After 16 arrests and a week spent frightening the British public about how the Manchester Arena bomber’s accomplices might still be out there planning more attacks, British authorities now say they believe Salman Abedi “acted largely alone.” He bought the bomb components himself and appears to have been mostly by himself in the days leading up to the attack.




Former Panamanian dictator Manuel Noriega, seen above after he’d ceased to be of use to the Central Intelligence Agency, died on Monday at the age of 83. Noriega ruled Panama for most of the 1980s, and prior to that he was a key intelligence asset for the US, whose drug trafficking was, to be charitable, overlooked because he helped the US run arms to anti-Communist insurgents in Central America.
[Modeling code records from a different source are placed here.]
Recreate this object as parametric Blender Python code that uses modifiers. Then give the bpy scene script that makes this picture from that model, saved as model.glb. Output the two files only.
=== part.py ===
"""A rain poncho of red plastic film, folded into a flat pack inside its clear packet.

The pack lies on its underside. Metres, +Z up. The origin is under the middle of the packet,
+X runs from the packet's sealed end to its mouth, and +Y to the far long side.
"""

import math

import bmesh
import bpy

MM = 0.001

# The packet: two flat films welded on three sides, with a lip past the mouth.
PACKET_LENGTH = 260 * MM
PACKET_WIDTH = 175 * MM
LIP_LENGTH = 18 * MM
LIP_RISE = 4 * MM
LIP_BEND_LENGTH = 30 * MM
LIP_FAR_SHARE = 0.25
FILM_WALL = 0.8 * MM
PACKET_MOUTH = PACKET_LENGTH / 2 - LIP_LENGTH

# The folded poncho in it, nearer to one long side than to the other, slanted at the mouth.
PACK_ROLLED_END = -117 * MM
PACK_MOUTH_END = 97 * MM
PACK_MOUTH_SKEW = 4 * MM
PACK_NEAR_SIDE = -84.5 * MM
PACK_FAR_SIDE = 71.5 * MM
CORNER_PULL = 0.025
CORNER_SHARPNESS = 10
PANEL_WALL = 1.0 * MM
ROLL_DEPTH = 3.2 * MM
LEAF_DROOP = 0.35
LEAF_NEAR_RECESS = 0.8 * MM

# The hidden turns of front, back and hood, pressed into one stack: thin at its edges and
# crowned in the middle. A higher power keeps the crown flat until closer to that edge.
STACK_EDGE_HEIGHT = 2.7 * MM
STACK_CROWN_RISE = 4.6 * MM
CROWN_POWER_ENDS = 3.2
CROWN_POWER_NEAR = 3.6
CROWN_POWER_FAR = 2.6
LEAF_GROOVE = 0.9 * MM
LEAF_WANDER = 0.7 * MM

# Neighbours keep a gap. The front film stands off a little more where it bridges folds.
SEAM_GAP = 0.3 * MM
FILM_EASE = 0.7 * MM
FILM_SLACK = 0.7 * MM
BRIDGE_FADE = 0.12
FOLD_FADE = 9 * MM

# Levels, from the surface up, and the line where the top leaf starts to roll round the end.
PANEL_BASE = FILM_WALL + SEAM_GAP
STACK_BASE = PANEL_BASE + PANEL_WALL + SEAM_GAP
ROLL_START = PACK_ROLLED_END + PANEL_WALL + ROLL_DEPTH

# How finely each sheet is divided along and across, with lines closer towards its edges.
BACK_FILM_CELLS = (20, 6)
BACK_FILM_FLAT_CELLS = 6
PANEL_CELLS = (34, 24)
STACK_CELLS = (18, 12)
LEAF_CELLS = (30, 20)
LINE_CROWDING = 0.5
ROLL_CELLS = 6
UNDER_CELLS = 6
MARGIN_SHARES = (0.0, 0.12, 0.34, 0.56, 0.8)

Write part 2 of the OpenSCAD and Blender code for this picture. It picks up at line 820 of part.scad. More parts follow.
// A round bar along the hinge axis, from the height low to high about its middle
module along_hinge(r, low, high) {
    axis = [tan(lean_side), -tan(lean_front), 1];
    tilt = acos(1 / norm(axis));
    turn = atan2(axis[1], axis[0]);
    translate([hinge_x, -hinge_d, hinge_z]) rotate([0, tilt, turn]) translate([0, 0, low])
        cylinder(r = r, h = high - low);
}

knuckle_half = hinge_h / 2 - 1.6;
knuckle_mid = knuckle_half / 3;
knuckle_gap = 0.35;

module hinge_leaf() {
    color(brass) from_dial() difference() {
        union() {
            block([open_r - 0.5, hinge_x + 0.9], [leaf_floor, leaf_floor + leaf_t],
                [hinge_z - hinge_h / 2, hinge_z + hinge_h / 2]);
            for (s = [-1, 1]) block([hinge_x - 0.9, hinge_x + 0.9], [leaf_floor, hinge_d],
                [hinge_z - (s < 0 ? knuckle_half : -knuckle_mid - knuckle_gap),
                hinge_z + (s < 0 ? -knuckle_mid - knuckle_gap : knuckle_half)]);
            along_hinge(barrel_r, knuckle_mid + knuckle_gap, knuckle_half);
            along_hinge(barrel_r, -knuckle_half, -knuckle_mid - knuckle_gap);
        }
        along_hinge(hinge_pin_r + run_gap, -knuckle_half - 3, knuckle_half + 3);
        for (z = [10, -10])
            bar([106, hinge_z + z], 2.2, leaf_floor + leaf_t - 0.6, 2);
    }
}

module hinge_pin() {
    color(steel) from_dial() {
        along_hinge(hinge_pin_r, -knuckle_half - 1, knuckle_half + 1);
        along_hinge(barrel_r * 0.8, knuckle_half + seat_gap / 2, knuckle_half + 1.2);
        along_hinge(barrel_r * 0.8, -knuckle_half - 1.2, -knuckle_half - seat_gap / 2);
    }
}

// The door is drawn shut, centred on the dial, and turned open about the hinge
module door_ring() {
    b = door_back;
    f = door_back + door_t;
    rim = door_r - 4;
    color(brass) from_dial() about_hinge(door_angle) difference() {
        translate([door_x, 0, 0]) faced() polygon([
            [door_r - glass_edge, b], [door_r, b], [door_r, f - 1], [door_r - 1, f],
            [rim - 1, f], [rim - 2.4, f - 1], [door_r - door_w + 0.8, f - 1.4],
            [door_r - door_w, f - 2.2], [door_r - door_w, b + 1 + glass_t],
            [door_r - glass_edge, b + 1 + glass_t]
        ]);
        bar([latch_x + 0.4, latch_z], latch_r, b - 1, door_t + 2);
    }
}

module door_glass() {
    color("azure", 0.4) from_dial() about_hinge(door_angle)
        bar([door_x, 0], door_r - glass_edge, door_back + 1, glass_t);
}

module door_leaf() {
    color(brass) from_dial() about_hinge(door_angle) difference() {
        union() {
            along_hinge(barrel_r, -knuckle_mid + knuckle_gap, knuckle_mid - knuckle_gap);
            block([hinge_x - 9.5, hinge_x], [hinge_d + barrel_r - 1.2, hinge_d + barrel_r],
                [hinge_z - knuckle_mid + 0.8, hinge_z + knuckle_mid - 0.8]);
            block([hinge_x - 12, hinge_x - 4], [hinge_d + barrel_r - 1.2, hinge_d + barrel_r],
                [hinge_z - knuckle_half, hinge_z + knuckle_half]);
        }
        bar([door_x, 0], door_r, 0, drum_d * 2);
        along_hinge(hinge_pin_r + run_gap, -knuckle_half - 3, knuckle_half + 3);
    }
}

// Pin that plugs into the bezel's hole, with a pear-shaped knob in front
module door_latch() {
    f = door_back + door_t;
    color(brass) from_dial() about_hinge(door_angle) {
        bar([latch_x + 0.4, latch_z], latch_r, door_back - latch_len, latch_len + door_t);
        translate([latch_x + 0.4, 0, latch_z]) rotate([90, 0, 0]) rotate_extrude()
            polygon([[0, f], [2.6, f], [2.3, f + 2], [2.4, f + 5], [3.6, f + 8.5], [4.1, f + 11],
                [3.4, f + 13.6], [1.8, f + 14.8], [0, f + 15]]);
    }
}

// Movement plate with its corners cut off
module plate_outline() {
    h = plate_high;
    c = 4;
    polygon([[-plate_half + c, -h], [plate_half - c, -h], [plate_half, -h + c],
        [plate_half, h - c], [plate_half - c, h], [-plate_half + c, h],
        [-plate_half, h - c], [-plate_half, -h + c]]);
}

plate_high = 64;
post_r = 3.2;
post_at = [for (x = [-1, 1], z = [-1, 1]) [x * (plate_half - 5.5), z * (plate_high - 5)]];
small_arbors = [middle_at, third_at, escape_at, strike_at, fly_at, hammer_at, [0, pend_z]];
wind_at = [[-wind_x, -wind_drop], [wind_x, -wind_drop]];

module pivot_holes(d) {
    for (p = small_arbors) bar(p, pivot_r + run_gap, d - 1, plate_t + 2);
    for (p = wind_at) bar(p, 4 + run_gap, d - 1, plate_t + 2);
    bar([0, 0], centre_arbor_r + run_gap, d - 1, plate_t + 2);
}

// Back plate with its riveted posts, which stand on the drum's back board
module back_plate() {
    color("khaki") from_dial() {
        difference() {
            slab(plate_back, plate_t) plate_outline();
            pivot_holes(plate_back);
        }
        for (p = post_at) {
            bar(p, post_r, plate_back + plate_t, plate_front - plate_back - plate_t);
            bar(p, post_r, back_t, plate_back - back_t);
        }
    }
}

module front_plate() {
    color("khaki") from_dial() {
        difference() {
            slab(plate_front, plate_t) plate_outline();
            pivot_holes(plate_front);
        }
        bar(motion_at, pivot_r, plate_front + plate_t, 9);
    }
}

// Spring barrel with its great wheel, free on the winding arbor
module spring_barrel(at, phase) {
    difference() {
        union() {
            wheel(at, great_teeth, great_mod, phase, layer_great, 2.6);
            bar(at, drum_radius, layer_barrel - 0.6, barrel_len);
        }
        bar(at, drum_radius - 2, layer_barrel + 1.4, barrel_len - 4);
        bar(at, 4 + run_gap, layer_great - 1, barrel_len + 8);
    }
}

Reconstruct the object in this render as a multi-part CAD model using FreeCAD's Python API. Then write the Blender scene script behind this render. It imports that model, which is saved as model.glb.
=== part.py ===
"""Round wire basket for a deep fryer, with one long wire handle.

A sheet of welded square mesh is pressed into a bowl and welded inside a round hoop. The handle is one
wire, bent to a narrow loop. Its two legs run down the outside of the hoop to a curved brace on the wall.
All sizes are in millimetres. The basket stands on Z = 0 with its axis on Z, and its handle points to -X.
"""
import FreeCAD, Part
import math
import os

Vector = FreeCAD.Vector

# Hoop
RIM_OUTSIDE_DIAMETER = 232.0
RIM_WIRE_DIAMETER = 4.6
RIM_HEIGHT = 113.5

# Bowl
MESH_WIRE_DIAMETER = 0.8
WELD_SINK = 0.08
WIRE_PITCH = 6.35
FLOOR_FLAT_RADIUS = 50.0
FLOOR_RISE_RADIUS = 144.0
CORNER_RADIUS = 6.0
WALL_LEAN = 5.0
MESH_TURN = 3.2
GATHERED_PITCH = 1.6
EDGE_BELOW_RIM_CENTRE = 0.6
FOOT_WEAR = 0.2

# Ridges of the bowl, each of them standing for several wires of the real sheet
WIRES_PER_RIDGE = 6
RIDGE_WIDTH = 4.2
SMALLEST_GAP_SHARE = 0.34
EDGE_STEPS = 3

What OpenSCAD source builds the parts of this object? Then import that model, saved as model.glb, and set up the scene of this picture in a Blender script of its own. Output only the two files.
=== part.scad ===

He was ousted in a 1989 US invasion, probably after his work for other intelligence agencies had become known and definitely after President (and former CIA boss) George H.W. Bush learned that the American public thought he was a wimp and decided to send thousands of other people to beat up on a tiny country to prove his toughness.


Well, the proposed laptop ban on all flights coming into the US is no more…at least for now. Officials from the Department of Homeland Security have reportedly assured the European Union that there will not be an expansion of the ban to cover flights from Europe. European officials had raised a number of concerns, certainly over passenger convenience but also over the threat posed by storing potentially hundreds of lithium ion batteries in the cargo hold of large passenger jets.

I don’t have much on the Russia investigation front tonight. Trump’s personal lawyer, Michael Cohen–the first-order scumbag of “spousal rape is not a real thing” fame–has been asked to provide information to the House and Senate intelligence committees that are investigating the case. He’s apparently declined their request, which means he’s likely to be subpoenaed. Additionally, former National Security Advisor Michael Flynn has reconsidered his decision not to provide personal and business documents requested by the Senate Intelligence Committee and will produce at least some of the paperwork the committee had requested.